- PROVIDED MATERIAL -
start

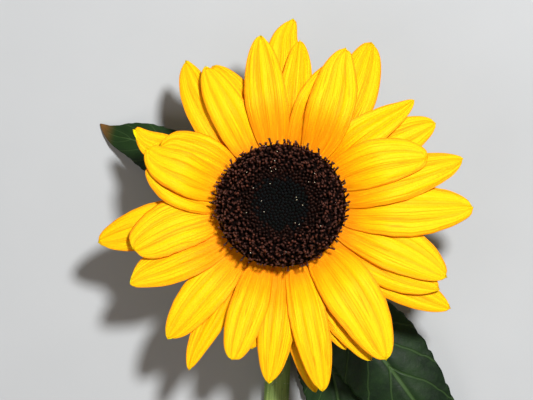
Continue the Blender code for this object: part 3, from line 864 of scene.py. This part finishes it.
def add_stem():
    rings = stem_rings()
    sides = 72
    centres = np.array([centre for centre, _ in rings])
    radii = np.array([radius for _, radius in rings])
    forward = np.gradient(centres, axis=0)
    forward /= np.linalg.norm(forward, axis=1, keepdims=True)
    first = np.tile([1.0, 0.0, 0.0], (len(rings), 1))
    first -= forward * np.sum(first * forward, axis=1, keepdims=True)
    first /= np.linalg.norm(first, axis=1, keepdims=True)
    second = np.cross(forward, first)
    angle = np.linspace(0, 2 * math.pi, sides, endpoint=False)
    share = np.linspace(0, 1, len(rings))
    # Shallow lengthwise ridges, always inside the plain radius.
    ridge = 1 - 0.028 * (0.5 + 0.5 * np.cos(angle * 11))[None, :] - 0.015 * (
        0.5 + 0.5 * np.cos(angle[None, :] * 17 + 3 * share[:, None])
    )
    ring = (
        first[:, None] * np.cos(angle)[None, :, None] + second[:, None] * np.sin(angle)[None, :, None]
    ) * (radii[:, None] * ridge)[..., None]
    points = (centres[:, None] + ring).reshape(-1, 3)
    index = np.arange(len(rings) * sides).reshape(len(rings), sides)
    after = np.roll(index, -1, axis=1)
    faces = np.stack([index[:-1], after[:-1], after[1:], index[1:]], -1).reshape(-1, 4).tolist()
    # The cut end: rings of a shallow dished face.
    count = len(points)
    cut_shares = (0.86, 0.6, 0.3, 0.04)
    cut = [points]
    for step, size in enumerate(cut_shares):
        inner = centres[0] + ring[0] * size + forward[0] * 0.35 * (step > 0)
        cut.append(inner)
    last_row = index[0]
    cut_start = len(faces)
    for step in range(len(cut_shares)):
        row = np.arange(sides) + count + step * sides
        quads = np.stack([last_row, row, np.roll(row, -1), np.roll(last_row, -1)], -1)
        faces += quads.tolist()
        last_row = row
    faces.append(last_row[::-1].tolist())
    faces.append(index[-1].tolist())
    points = np.concatenate(cut)
    mesh = bpy.data.meshes.new("stem_skin")
    mesh.from_pydata((points * MM).tolist(), [], faces)
    mesh.update()
    sheet = np.zeros((len(points), 3))
    sheet[:count, 0] = np.repeat(share, sides)
    sheet[:count, 1] = np.tile(np.sin(angle * 0.5) * 2 - 1, len(rings))
    for step, size in enumerate(cut_shares):
        sheet[count + step * sides: count + (step + 1) * sides, 1] = size
    add_sheet(mesh, sheet)
    item = link_object("stem_skin", mesh, stem_material(), PLANT_FRAME)
    mesh.materials.append(cut_material())
    for polygon in mesh.polygons[cut_start:-1]:
        polygon.material_index = 1
    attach(item, "root")
    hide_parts("stem_with_receptacle")
    add_hairs(centres, radii, first, second, forward)


def add_hairs(centres, radii, first, second, forward):
    """Short stiff hairs along the stem and the back of the receptacle."""
    hairs = Pile()
    for _ in range(HAIR_COUNT):
        spot = rng.integers(4, len(centres) - 14)
        angle = rng.uniform(0, 2 * math.pi)
        out = first[spot] * math.cos(angle) + second[spot] * math.sin(angle)
        length = rng.uniform(0.7, 1.5)
        foot = centres[spot] + out * radii[spot] * 0.955
        if foot[2] + out[2] * length < HAIR_LOWEST:
            continue
        lean = forward[spot] * rng.normal(0.1, 0.3)
        rise = np.linspace(0, 1, 3)[:, None]
        hairs.tube(foot + rise * (out + lean) * length, np.array([0.07, 0.05, 0.015]), 3, 0.5)
    item = link_object("stem_hairs", hairs.mesh("stem_hairs"), hair_material(), PLANT_FRAME)
    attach(item, "root")


# ---------------------------------------------------------------- table, light and camera

TABLE_HALF_SIZE = 2.5
AMBIENT_COLOUR = (1.0, 0.84, 0.74, 1)
AMBIENT_STRENGTH = 0.23
# Each light's name, offset from the head (m), diameter (m) and power (W).
LIGHTS = (
    ("key", (0.20, 0.26, 0.85), 0.13, 13.0),
    ("fill", (-0.6, -0.5, 0.8), 0.7, 2.0),
)
FIELD_WIDTH = 0.2132                  # what the camera sees across, at the flower's face
CAMERA_DISTANCE = 0.9
CAMERA_BACK = 0.02                    # how far the camera stands towards the stem
SENSOR_WIDTH = 36
AIM_OFFSET = (-0.0058, 0.0026, 0.004)


def add_stage():
    """The table, the ambient light and the lights."""
    mesh = bpy.data.meshes.new("table")
    half = TABLE_HALF_SIZE
    corners = [(-half, -half, 0), (half, -half, 0), (half, half, 0), (-half, half, 0)]
    mesh.from_pydata(corners, [], [(0, 1, 2, 3)])
    table = bpy.data.objects.new("table", mesh)
    mesh.materials.append(table_material())
    bpy.context.scene.collection.objects.link(table)
    world = bpy.data.worlds.new("studio")
    world.use_nodes = True
    world.node_tree.nodes["Background"].inputs["Color"].default_value = AMBIENT_COLOUR
    world.node_tree.nodes["Background"].inputs["Strength"].default_value = AMBIENT_STRENGTH
    bpy.context.scene.world = world
    bpy.context.scene.view_settings.view_transform = "Standard"
    for lamp in LIGHTS:
        add_light(*lamp)


def add_light(name, offset, size, power):
    lamp = bpy.data.lights.new(name, "AREA")
    lamp.shape = "DISK"
    lamp.size = size
    lamp.energy = power
    item = bpy.data.objects.new(name, lamp)
    item.location = HEAD_PLACE + Vector(offset)
    item.rotation_euler = (HEAD_PLACE - item.location).to_track_quat("-Z", "Y").to_euler()
    bpy.context.scene.collection.objects.link(item)


def add_camera():
    """Straight down on the flower's face through a long lens."""
    aim = HEAD_PLACE + Vector(AIM_OFFSET)
    lens = bpy.data.cameras.new("camera")
    lens.sensor_width = SENSOR_WIDTH
    lens.lens = SENSOR_WIDTH * CAMERA_DISTANCE / FIELD_WIDTH
    lens.clip_end = 10
    item = bpy.data.objects.new("camera", lens)
    item.location = aim + Vector((0, -CAMERA_BACK, CAMERA_DISTANCE))
    item.rotation_euler = (aim - item.location).to_track_quat("-Z", "Y").to_euler()
    bpy.context.scene.collection.objects.link(item)
    bpy.context.scene.camera = item


add_camera()
add_stage()
add_stem()
add_leaves()
add_bracts()
add_rays()
add_disc()

bpy.context.view_layer.update()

end

- BRIEF -
Copy every line verbatim.

- TASK SOLUTION -
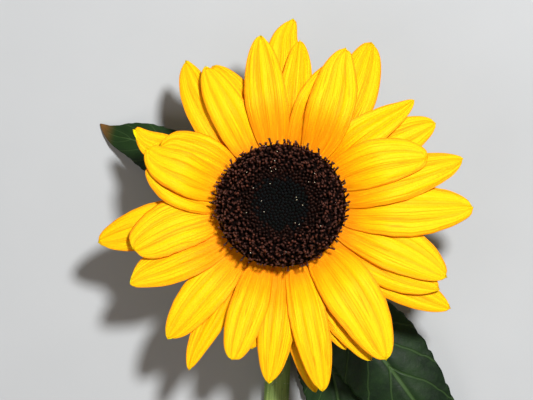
Continue the Blender code for this object: part 3, from line 864 of scene.py. This part finishes it.
def add_stem():
    rings = stem_rings()
    sides = 72
    centres = np.array([centre for centre, _ in rings])
    radii = np.array([radius for _, radius in rings])
    forward = np.gradient(centres, axis=0)
    forward /= np.linalg.norm(forward, axis=1, keepdims=True)
    first = np.tile([1.0, 0.0, 0.0], (len(rings), 1))
    first -= forward * np.sum(first * forward, axis=1, keepdims=True)
    first /= np.linalg.norm(first, axis=1, keepdims=True)
    second = np.cross(forward, first)
    angle = np.linspace(0, 2 * math.pi, sides, endpoint=False)
    share = np.linspace(0, 1, len(rings))
    # Shallow lengthwise ridges, always inside the plain radius.
    ridge = 1 - 0.028 * (0.5 + 0.5 * np.cos(angle * 11))[None, :] - 0.015 * (
        0.5 + 0.5 * np.cos(angle[None, :] * 17 + 3 * share[:, None])
    )
    ring = (
        first[:, None] * np.cos(angle)[None, :, None] + second[:, None] * np.sin(angle)[None, :, None]
    ) * (radii[:, None] * ridge)[..., None]
    points = (centres[:, None] + ring).reshape(-1, 3)
    index = np.arange(len(rings) * sides).reshape(len(rings), sides)
    after = np.roll(index, -1, axis=1)
    faces = np.stack([index[:-1], after[:-1], after[1:], index[1:]], -1).reshape(-1, 4).tolist()
    # The cut end: rings of a shallow dished face.
    count = len(points)
    cut_shares = (0.86, 0.6, 0.3, 0.04)
    cut = [points]
    for step, size in enumerate(cut_shares):
        inner = centres[0] + ring[0] * size + forward[0] * 0.35 * (step > 0)
        cut.append(inner)
    last_row = index[0]
    cut_start = len(faces)
    for step in range(len(cut_shares)):
        row = np.arange(sides) + count + step * sides
        quads = np.stack([last_row, row, np.roll(row, -1), np.roll(last_row, -1)], -1)
        faces += quads.tolist()
        last_row = row
    faces.append(last_row[::-1].tolist())
    faces.append(index[-1].tolist())
    points = np.concatenate(cut)
    mesh = bpy.data.meshes.new("stem_skin")
    mesh.from_pydata((points * MM).tolist(), [], faces)
    mesh.update()
    sheet = np.zeros((len(points), 3))
    sheet[:count, 0] = np.repeat(share, sides)
    sheet[:count, 1] = np.tile(np.sin(angle * 0.5) * 2 - 1, len(rings))
    for step, size in enumerate(cut_shares):
        sheet[count + step * sides: count + (step + 1) * sides, 1] = size
    add_sheet(mesh, sheet)
    item = link_object("stem_skin", mesh, stem_material(), PLANT_FRAME)
    mesh.materials.append(cut_material())
    for polygon in mesh.polygons[cut_start:-1]:
        polygon.material_index = 1
    attach(item, "root")
    hide_parts("stem_with_receptacle")
    add_hairs(centres, radii, first, second, forward)


def add_hairs(centres, radii, first, second, forward):
    """Short stiff hairs along the stem and the back of the receptacle."""
    hairs = Pile()
    for _ in range(HAIR_COUNT):
        spot = rng.integers(4, len(centres) - 14)
        angle = rng.uniform(0, 2 * math.pi)
        out = first[spot] * math.cos(angle) + second[spot] * math.sin(angle)
        length = rng.uniform(0.7, 1.5)
        foot = centres[spot] + out * radii[spot] * 0.955
        if foot[2] + out[2] * length < HAIR_LOWEST:
            continue
        lean = forward[spot] * rng.normal(0.1, 0.3)
        rise = np.linspace(0, 1, 3)[:, None]
        hairs.tube(foot + rise * (out + lean) * length, np.array([0.07, 0.05, 0.015]), 3, 0.5)
    item = link_object("stem_hairs", hairs.mesh("stem_hairs"), hair_material(), PLANT_FRAME)
    attach(item, "root")


# ---------------------------------------------------------------- table, light and camera

TABLE_HALF_SIZE = 2.5
AMBIENT_COLOUR = (1.0, 0.84, 0.74, 1)
AMBIENT_STRENGTH = 0.23
# Each light's name, offset from the head (m), diameter (m) and power (W).
LIGHTS = (
    ("key", (0.20, 0.26, 0.85), 0.13, 13.0),
    ("fill", (-0.6, -0.5, 0.8), 0.7, 2.0),
)
FIELD_WIDTH = 0.2132                  # what the camera sees across, at the flower's face
CAMERA_DISTANCE = 0.9
CAMERA_BACK = 0.02                    # how far the camera stands towards the stem
SENSOR_WIDTH = 36
AIM_OFFSET = (-0.0058, 0.0026, 0.004)


def add_stage():
    """The table, the ambient light and the lights."""
    mesh = bpy.data.meshes.new("table")
    half = TABLE_HALF_SIZE
    corners = [(-half, -half, 0), (half, -half, 0), (half, half, 0), (-half, half, 0)]
    mesh.from_pydata(corners, [], [(0, 1, 2, 3)])
    table = bpy.data.objects.new("table", mesh)
    mesh.materials.append(table_material())
    bpy.context.scene.collection.objects.link(table)
    world = bpy.data.worlds.new("studio")
    world.use_nodes = True
    world.node_tree.nodes["Background"].inputs["Color"].default_value = AMBIENT_COLOUR
    world.node_tree.nodes["Background"].inputs["Strength"].default_value = AMBIENT_STRENGTH
    bpy.context.scene.world = world
    bpy.context.scene.view_settings.view_transform = "Standard"
    for lamp in LIGHTS:
        add_light(*lamp)


def add_light(name, offset, size, power):
    lamp = bpy.data.lights.new(name, "AREA")
    lamp.shape = "DISK"
    lamp.size = size
    lamp.energy = power
    item = bpy.data.objects.new(name, lamp)
    item.location = HEAD_PLACE + Vector(offset)
    item.rotation_euler = (HEAD_PLACE - item.location).to_track_quat("-Z", "Y").to_euler()
    bpy.context.scene.collection.objects.link(item)


def add_camera():
    """Straight down on the flower's face through a long lens."""
    aim = HEAD_PLACE + Vector(AIM_OFFSET)
    lens = bpy.data.cameras.new("camera")
    lens.sensor_width = SENSOR_WIDTH
    lens.lens = SENSOR_WIDTH * CAMERA_DISTANCE / FIELD_WIDTH
    lens.clip_end = 10
    item = bpy.data.objects.new("camera", lens)
    item.location = aim + Vector((0, -CAMERA_BACK, CAMERA_DISTANCE))
    item.rotation_euler = (aim - item.location).to_track_quat("-Z", "Y").to_euler()
    bpy.context.scene.collection.objects.link(item)
    bpy.context.scene.camera = item


add_camera()
add_stage()
add_stem()
add_leaves()
add_bracts()
add_rays()
add_disc()

bpy.context.view_layer.update()